Sunday, July 24, 2016

New Toilet Paper Holder

I actually don't know how new this is, but I love it. Talk about reinventing the wheel, or making a better mousetrap. It's a toilet paper holder you can set on the floor in front of you, or wherever might be most convenient. Funny, cause the wife and I were just discussing how the toilet paper holders in many hotels and motels are often out of reach while you're sitting on the pot. They're either further than an arm's reach away from the toilet, or off behind you at an angle that makes it difficult to turn and get some paper. She went shopping yesterday and came home with this thing that acts as toilet paper storage in the body, with a thing on top to put a roll on for easy access. I LOVE IT! Haven't had a chance to use it yet but I'm sure you'll all be on the edge of your {toilet] seats wondering how well it works.

9 Comments:

At 9:39 AM, Anonymous Anonymous said...

I don't know, Fred. Looks like them plastic or metal edges might hurt a bit wipin' yo bum.

 
At 9:59 AM, Anonymous Anonymous said...

You might want to put it on the other side of the throne. Sitting next to the shower is going to be a disaster should the curtain not be perfect. Ever tried to wipe with wet paper?

 
At 11:12 AM, Blogger Fred Mangels said...

"Sitting next to the shower is going to be a disaster should the curtain not be perfect."

I thought of that, but we'll see how it works.

" Looks like them plastic or metal edges might hurt a bit wipin' yo bum."

The holder is made of circular metal but the toilet paper works independent of it, just like regular paper you pull a piece off the roll.

 
At 11:29 AM, Anonymous Anonymous said...

I used a similar freestanding holder for my kids when they were toddlers to park the toilet paper right next to the kid. It held a single roll.

We've since graduated to this: https://www.amazon.com/gp/product/B01EGVD780/

Its claim to fame is effortless replacement of toilet paper rolls. Rather than snapping a cylindrical bar off the holder, inserting a roll through the cylinder, and reattaching the cylinder... this bad boy uses two plastic nubbins to hold the roll. You push a new roll up from underneath and it clicks into place while the expended roll comes out the top. Replacing a roll takes 1 second and can be done one-handed.

The only downside is that you have to grab your toilet paper as it droops from underneath. If you're accustomed to grabbing the top, you're gonna have a bad time.

 
At 12:26 PM, Blogger Henchman Of Justice said...

Wah, no clam shells?

Attorney piece of shit Jason Singleton went after a local brewery because the tp dispenser was less than 1/2 inch too far away. If the local business was informed and given reasonable time to relocate the dispenser, no doubt relocation would have occured.

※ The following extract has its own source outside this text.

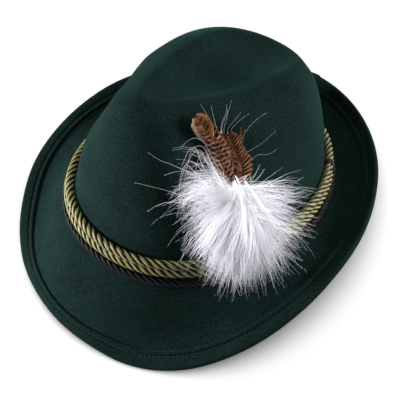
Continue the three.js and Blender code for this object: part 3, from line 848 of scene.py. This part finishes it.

Attorneys create controversy where none exists because money is what attorneys at law are after, and when work is slow tp zero, attorneys at law lie, cheat and steal to keep food on the table and their business going.

 
At 12:27 PM, Blogger Henchman Of Justice said...

Wah, no clam shells?

Attorney piece of shit Jason Singleton went after a local brewery because the tp dispenser was less than 1/2 inch too far away. If the local business was informed and given reasonable time to relocate the dispenser, no doubt relocation would have occured.

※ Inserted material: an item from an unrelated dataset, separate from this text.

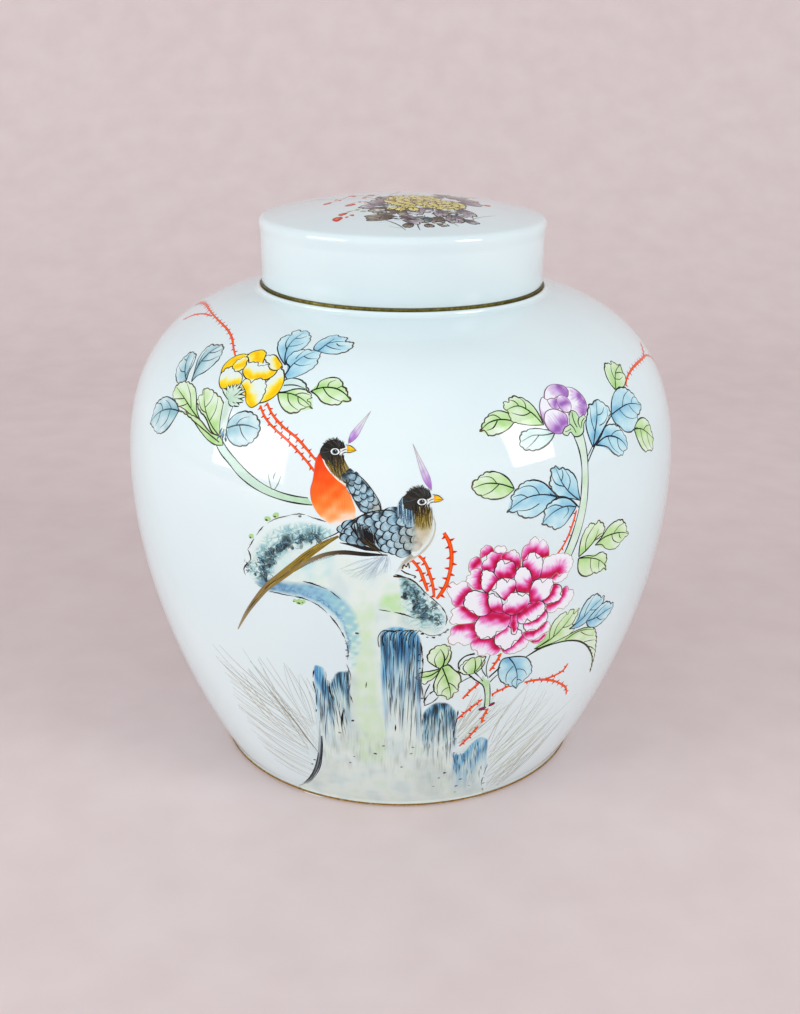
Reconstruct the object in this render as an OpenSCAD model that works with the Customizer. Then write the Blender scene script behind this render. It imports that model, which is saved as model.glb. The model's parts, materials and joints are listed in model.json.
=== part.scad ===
// Lidded ginger jar: a round porcelain body, a short neck and a cap lid that sits over the neck.
// +Z is up and the origin is the centre of the face that the foot ring stands on.

/* [Body] */
// Radius of the body at its widest
body_r = 101; // [97:1:105]
// Height of the widest point above the table
belly_z = 113; // [108:1:118]
// Height of the flat seat that the lid stands on
seat_z = 177.6; // [174:0.2:184]
// Thickness of the body's wall
wall = 5; // [4:0.5:6]

/* [Foot] */
// Radius of the foot
foot_r = 69; // [66:1:72]
// Height of the upright part of the foot
foot_h = 2; // [1.5:0.5:5]
// Radial width of the bare ring under the foot
foot_ring_w = 9; // [7:1:11]
// Height of the bare edge below the glaze
bare_edge = 0.6; // [0.5:0.1:1.4]
// Depth of the hollow under the base
foot_recess = 6; // [5:0.5:7]
// Thickness of the floor
floor_t = 6; // [5:0.5:8]

/* [Neck] */
// Radius of the mouth
mouth_r = 40; // [38:0.5:41]
// Thickness of the neck's wall
neck_wall = 4.4; // [4:0.1:4.6]
// Height of the neck above the seat
neck_h = 17; // [14:0.5:17]
// Height of the bare lip on top of the neck
lip_h = 1.5; // [1.2:0.1:2]

/* [Lid] */
// Radius of the lid at its rounded top edge
lid_r = 51.4; // [51.2:0.1:51.8]
// How far the lid's side is set in below its rounded edge
waist = 0.5; // [0.3:0.1:0.8]
// Height of the lid's side, up to its rounded edge
skirt_h = 21.9; // [20:0.1:23]
// Radius of the rounded edge of the lid
edge_round = 2.6; // [2.2:0.1:3]
// Rise of the domed top above the rounded edge
dome_rise = 6.2; // [5:0.2:7]
// Thickness of the lid
lid_wall = 5.2; // [5:0.1:5.6]
// Gap under the lid when it is closed
seat_gap = 0.1; // [0.05:0.05:0.3]

/* [Gilt lines] */
// Height of the gilt band around the bottom of the lid
band_h = 0.8; // [0.6:0.1:1.2]
// Thickness of the gilt band
band_t = 0.6; // [0.4:0.1:0.8]
// Height of the gilt line around the foot
foot_line_h = 0.6; // [0.5:0.1:1.2]
// Width of the gilt ring on the seat, outside the lid
seat_line_w = 0.6; // [0.4:0.1:1.2]
// Depth to which the lines on the jar are let into it
line_depth = 0.3; // [0.2:0.1:0.4]

/* [Hidden] */

$fn = 96;
steps = 18;                       // straight pieces in each half of the body's outline
arc_steps = 6;                    // straight pieces in each small rounding

line_proud = 0.05;                // how far a gilt line stands proud of the glaze
turn_gap = 0.05;                  // running gap between the lid and its gilt band

neck_r = mouth_r + neck_wall;
neck_top = seat_z + neck_h;
floor_top = foot_recess + floor_t;
side_r = lid_r - waist;            // radius of the lid's side
seat_edge_r = side_r + seat_line_w + 1.1;
seat_step = 1.2;                  // how far the seat stands above the shoulder
seat_round = 0.8;                 // radius of the seat's outer edge

lid_bottom = seat_z + seat_gap;
rim_top = lid_bottom + band_h;
lid_in_r = side_r - lid_wall;
lid_edge_z = lid_bottom + skirt_h;
crown_bottom = lid_edge_z - 4;    // where the crown is joined to the side
dome_r0 = lid_r - edge_round * (1 - cos(70));
dome_z0 = lid_edge_z + edge_round * sin(70);

// ---- Outline of the body ----

function bezier(p, t) =
    pow(1 - t, 3) * p[0] + 3 * t * pow(1 - t, 2) * p[1] + 3 * t * t * (1 - t) * p[2] + pow(t, 3) * p[3];

function bezier_slope(p, t) =
    3 * pow(1 - t, 2) * (p[1] - p[0]) + 6 * t * (1 - t) * (p[2] - p[1]) + 3 * t * t * (p[3] - p[2]);

// A point on the curve, moved towards the inside of the jar by d.
function inset_point(p, t, d) =
    let (s = bezier_slope(p, t), n = [-s[1], s[0]] / norm(s))
    bezier(p, t) + d * n;

function curve(p, d = 0) = [for (i = [0:steps]) inset_point(p, i / steps, d)];

function reversed(list) = [for (i = [len(list) - 1:-1:0]) list[i]];

function arc(centre, r, from, to) =
    [for (i = [0:arc_steps])
        let (a = from + (to - from) * i / arc_steps)
        centre + r * [cos(a), sin(a)]];

// The belly curve rises from the foot to the widest point, and the shoulder curve goes on to the seat.
belly = [
    [foot_r, foot_h], [foot_r + 8.5, foot_h + 14], [body_r, belly_z - 50], [body_r, belly_z]
];
shoulder = [
    [body_r, belly_z], [body_r, belly_z + 28.5], [body_r - 9, seat_z - 8.5], [seat_edge_r, seat_z - seat_step]
];

// ---- Jar ----

module lower_body() {
    color("aliceblue")
    rotate_extrude()
    difference() {
        polygon(concat(
            [[foot_r - wall, bare_edge], [foot_r, bare_edge]],
            curve(belly),
            reversed([for (q = curve(belly, wall)) if (q[1] > floor_top + 3) q]),
            [[foot_r - wall + 0.6, floor_top + 0.8], [foot_r - wall, floor_top]]
        ));
        translate([foot_r - line_depth, bare_edge])
            square([wall, foot_line_h]);
    }
}

module upper_body() {
    color("aliceblue")
    rotate_extrude()
    difference() {
        polygon(concat(
            curve(shoulder),
            arc([seat_edge_r - seat_round, seat_z - seat_round], seat_round, 0, 90),
            [[neck_r, seat_z], [neck_r, seat_z - wall]],
            reversed([for (q = curve(shoulder, wall)) if (q[0] > neck_r + 2) q])
        ));
        translate([side_r - 1, seat_z - line_depth])
            square([seat_line_w + 1, wall]);
    }
}

module jar_floor() {
    color("aliceblue")
    translate([0, 0, foot_recess])
        cylinder(r = foot_r - wall, h = floor_t);
}

module foot_ring() {
    inner_r = foot_r - foot_ring_w;
    color("wheat")
    rotate_extrude()
        polygon([
            [inner_r + 0.8, 0], [foot_r - 0.5, 0], [foot_r, 0.4], [foot_r, bare_edge],
            [foot_r - wall, bare_edge], [foot_r - wall, foot_recess], [inner_r, foot_recess], [inner_r, 0.8]
        ]);
}

module neck_collar() {
    color("aliceblue")
    rotate_extrude()
        polygon([
            [mouth_r, seat_z - wall], [neck_r, seat_z - wall],
            [neck_r, neck_top - lip_h], [mouth_r, neck_top - lip_h]
        ]);
}

module neck_lip() {
    r = neck_wall / 2 - 1;
    color("wheat")
    rotate_extrude()
        polygon(concat(
            [[mouth_r, neck_top - lip_h], [neck_r, neck_top - lip_h]],
            arc([neck_r - r, neck_top - r], r, 0, 90),
            arc([mouth_r + r, neck_top - r], r, 90, 180)
        ));
}

module foot_gilt_line() {
    color("darkgoldenrod")
    translate([0, 0, bare_edge])
    rotate_extrude()
        translate([foot_r - line_depth, 0])
            square([line_depth + line_proud, foot_line_h]);
}

module seat_gilt_ring() {
    color("darkgoldenrod")
    rotate_extrude()
        translate([side_r - 1, seat_z - line_depth])
            square([seat_line_w + 1, line_depth + line_proud]);
}

// ---- Lid ----

module lid_crown() {
    dome_big_r = (dome_r0 * dome_r0 + dome_rise * dome_rise) / (2 * dome_rise);
    top = dome_z0 + dome_rise;
    edge_centre = [lid_r - edge_round, lid_edge_z];
    dome = [for (i = [0:steps])
        let (r = dome_r0 * (1 - i / steps))
        [r, top - dome_big_r + sqrt(dome_big_r * dome_big_r - r * r)]];
    ceiling = [for (q = dome) if (q[0] < lid_in_r - 4) [q[0], q[1] - lid_wall]];
    color("aliceblue")
    rotate_extrude()
        polygon(concat(
            [[lid_in_r, crown_bottom], [side_r, crown_bottom]],
            [for (i = [1:arc_steps])
                let (t = i / arc_steps)
                [side_r + waist * t * t * (3 - 2 * t), crown_bottom + (lid_edge_z - crown_bottom) * t]],
            [for (i = [1:arc_steps])
                edge_centre + edge_round * [cos(70 * i / arc_steps), sin(70 * i / arc_steps)]],
            [for (i = [1:steps]) dome[i]],
            reversed(ceiling),
            [[lid_in_r - 3, lid_edge_z - 0.6], [lid_in_r - 0.8, lid_edge_z - 1.6]]
        ));
}

module lid_skirt() {
    rebate_r = side_r - band_t - turn_gap;
    low = rim_top + turn_gap;
    color("aliceblue")
    rotate_extrude()
        polygon([
            [lid_in_r, rim_top], [rebate_r, rim_top], [rebate_r, low], [side_r - 0.3, low], [side_r, low + 0.4],
            [side_r, crown_bottom], [lid_in_r, crown_bottom]
        ]);
}

module lid_rim() {
    color("wheat")
    rotate_extrude()
        polygon([
            [lid_in_r + 0.6, lid_bottom], [side_r - band_t - turn_gap, lid_bottom],
            [side_r - band_t - turn_gap, rim_top], [lid_in_r, rim_top], [lid_in_r, lid_bottom + 0.6]
        ]);
}

module lid_gilt_band() {
    color("darkgoldenrod")
    translate([0, 0, lid_bottom])
    rotate_extrude()
        translate([side_r - band_t, 0])
            square([band_t, band_h]);
}

lower_body();
upper_body();
jar_floor();
foot_ring();
neck_collar();
neck_lip();
foot_gilt_line();
seat_gilt_ring();
lid_crown();
lid_skirt();
lid_rim();
lid_gilt_band();
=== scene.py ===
"""Lidded porcelain ginger jar: glaze, gilt, enamel painting, light and camera, built around the CAD frame."""

import json
import math
import random

import bmesh
import bpy
import numpy as np
from mathutils import Matrix, Vector
from mathutils.geometry import delaunay_2d_cdt


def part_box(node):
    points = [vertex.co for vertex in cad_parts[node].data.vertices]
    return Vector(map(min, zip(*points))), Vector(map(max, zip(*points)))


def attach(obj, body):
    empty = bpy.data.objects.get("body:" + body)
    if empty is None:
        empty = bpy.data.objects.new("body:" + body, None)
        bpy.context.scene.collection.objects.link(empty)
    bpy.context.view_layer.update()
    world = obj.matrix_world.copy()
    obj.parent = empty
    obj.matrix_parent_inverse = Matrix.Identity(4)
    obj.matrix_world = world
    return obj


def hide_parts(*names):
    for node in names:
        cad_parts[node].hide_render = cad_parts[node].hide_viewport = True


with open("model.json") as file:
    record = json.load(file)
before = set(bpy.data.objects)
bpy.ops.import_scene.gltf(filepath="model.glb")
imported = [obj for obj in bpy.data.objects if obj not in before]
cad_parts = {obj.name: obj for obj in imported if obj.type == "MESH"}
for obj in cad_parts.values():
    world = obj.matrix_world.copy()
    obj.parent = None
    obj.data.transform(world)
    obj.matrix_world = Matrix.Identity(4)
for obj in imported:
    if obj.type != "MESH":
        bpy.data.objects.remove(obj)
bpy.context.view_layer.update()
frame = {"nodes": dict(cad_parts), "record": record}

MM = 0.001
JAR = "jar"
LID = "lid"


# ---------------------------------------------------------------- sizes and outlines, in mm

BELLY_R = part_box("upper_body")[1].x / MM
BELLY_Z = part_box("lower_body")[1].z / MM
SEAT_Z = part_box("upper_body")[1].z / MM
FOOT_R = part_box("foot_ring")[1].x / MM
BARE_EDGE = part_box("lower_body")[0].z / MM
FLOOR_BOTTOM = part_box("jar_floor")[0].z / MM
FLOOR_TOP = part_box("jar_floor")[1].z / MM
FLOOR_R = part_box("jar_floor")[1].x / MM
NECK_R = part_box("neck_collar")[1].x / MM
NECK_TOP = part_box("neck_collar")[1].z / MM
MOUTH_R = frame["record"]["mounts"][1]["dims"]["r_mm"]
LID_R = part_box("lid_crown")[1].x / MM
LID_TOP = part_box("lid_crown")[1].z / MM
CROWN_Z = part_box("lid_crown")[0].z / MM
RIM_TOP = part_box("lid_rim")[1].z / MM
WALL = FOOT_R - FLOOR_R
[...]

Attorneys create controversy where none exists because money is what attorneys at law are after, and when work is slow tp zero, attorneys at law lie, cheat and steal to keep food on the table and their business going.

 
At 12:27 PM, Blogger Sally Sheffield said...

Neat Fred😃And your timing was perfect, Blogmaster,a little bathroom humor was just what we needed right now😃

 
At 12:58 PM, Anonymous Anonymous said...

Happy shitting Fred!

 
At 2:44 PM, Anonymous Anonymous said...

Damn that evil attorney enforcing an architectural standard that has been on the books for 48 years, and made crystal clear to businesses for the last 26 years! This world would be great without disabled people, right? Amiright guys? I'm right, aren't I?

If you want to blame someone, blame the county when it signs off on a new building or renovation that doesn't jibe with the ADA. If I was a business owner, I'd file the biggest, most important class action lawsuit in this country's history, naming every municipality in the nation as defendants.